→ **SHORT EXERCISE**
Wherever "materials" appears in a line, copy that line.

→ **RAW DATA**
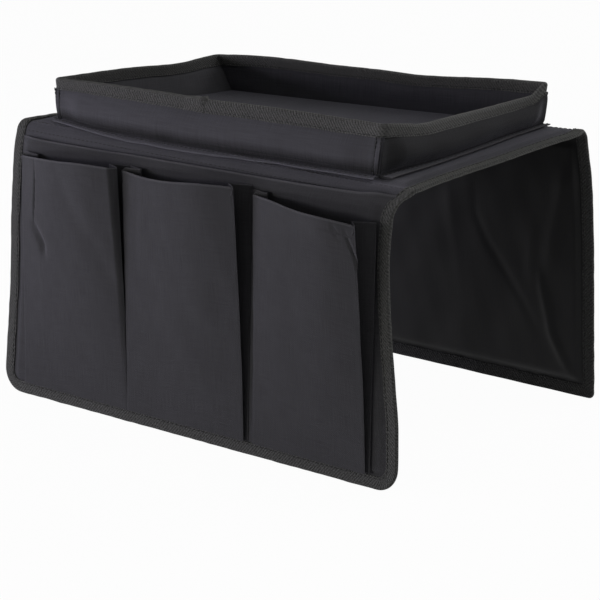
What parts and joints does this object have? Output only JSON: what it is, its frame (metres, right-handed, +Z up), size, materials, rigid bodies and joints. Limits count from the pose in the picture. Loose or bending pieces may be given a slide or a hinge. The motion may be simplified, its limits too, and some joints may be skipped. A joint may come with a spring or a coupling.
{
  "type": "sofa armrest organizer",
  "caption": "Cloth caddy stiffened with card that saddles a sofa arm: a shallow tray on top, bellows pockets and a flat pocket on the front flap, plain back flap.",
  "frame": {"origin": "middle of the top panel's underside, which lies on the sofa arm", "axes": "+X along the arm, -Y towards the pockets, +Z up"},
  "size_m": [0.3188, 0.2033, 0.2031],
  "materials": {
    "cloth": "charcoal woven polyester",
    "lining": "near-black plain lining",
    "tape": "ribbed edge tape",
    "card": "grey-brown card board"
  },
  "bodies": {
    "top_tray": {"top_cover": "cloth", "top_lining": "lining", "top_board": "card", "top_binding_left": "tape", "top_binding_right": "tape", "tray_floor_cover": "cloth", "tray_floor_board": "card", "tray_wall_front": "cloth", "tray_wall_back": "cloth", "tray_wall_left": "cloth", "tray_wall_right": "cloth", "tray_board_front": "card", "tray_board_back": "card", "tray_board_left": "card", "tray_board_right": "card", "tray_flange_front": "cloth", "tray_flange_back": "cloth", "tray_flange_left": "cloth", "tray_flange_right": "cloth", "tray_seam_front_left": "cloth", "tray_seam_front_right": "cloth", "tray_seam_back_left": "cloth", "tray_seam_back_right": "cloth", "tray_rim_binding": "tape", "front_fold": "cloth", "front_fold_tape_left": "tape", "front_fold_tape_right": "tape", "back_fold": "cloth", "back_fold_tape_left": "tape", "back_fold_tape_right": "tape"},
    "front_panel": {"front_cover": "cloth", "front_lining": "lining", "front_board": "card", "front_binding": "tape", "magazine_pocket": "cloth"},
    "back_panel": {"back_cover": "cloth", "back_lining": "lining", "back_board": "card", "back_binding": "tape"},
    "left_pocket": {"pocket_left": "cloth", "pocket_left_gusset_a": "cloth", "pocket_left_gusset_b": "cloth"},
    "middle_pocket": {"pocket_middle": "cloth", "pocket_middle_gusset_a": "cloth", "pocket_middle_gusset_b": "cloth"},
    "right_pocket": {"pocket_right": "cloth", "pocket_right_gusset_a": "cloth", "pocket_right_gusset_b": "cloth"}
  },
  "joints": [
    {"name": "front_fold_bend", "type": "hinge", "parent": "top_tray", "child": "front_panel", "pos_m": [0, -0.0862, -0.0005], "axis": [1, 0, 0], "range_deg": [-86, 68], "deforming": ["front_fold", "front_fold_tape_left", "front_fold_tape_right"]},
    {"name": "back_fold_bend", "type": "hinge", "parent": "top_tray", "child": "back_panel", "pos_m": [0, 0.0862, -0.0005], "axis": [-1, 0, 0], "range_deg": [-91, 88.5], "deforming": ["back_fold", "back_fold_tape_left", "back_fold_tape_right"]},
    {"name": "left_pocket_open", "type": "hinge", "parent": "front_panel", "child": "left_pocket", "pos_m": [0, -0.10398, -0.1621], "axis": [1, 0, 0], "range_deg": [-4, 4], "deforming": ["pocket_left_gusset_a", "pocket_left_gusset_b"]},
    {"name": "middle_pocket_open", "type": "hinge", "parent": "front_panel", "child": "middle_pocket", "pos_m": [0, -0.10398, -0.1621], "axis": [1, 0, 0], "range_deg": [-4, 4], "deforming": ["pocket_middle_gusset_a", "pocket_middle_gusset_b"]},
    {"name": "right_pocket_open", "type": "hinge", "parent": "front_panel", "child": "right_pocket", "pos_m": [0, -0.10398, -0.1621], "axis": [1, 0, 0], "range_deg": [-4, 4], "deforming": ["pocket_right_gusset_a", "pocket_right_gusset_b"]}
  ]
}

→ **RESPONSE FOR THIS EXERCISE**
What parts and joints does this object have? Output only JSON: what it is, its frame (metres, right-handed, +Z up), size, materials, rigid bodies and joints. Limits count from the pose in the picture. Loose or bending pieces may be given a slide or a hinge. The motion may be simplified, its limits too, and some joints may be skipped. A joint may come with a spring or a coupling.
  "materials": {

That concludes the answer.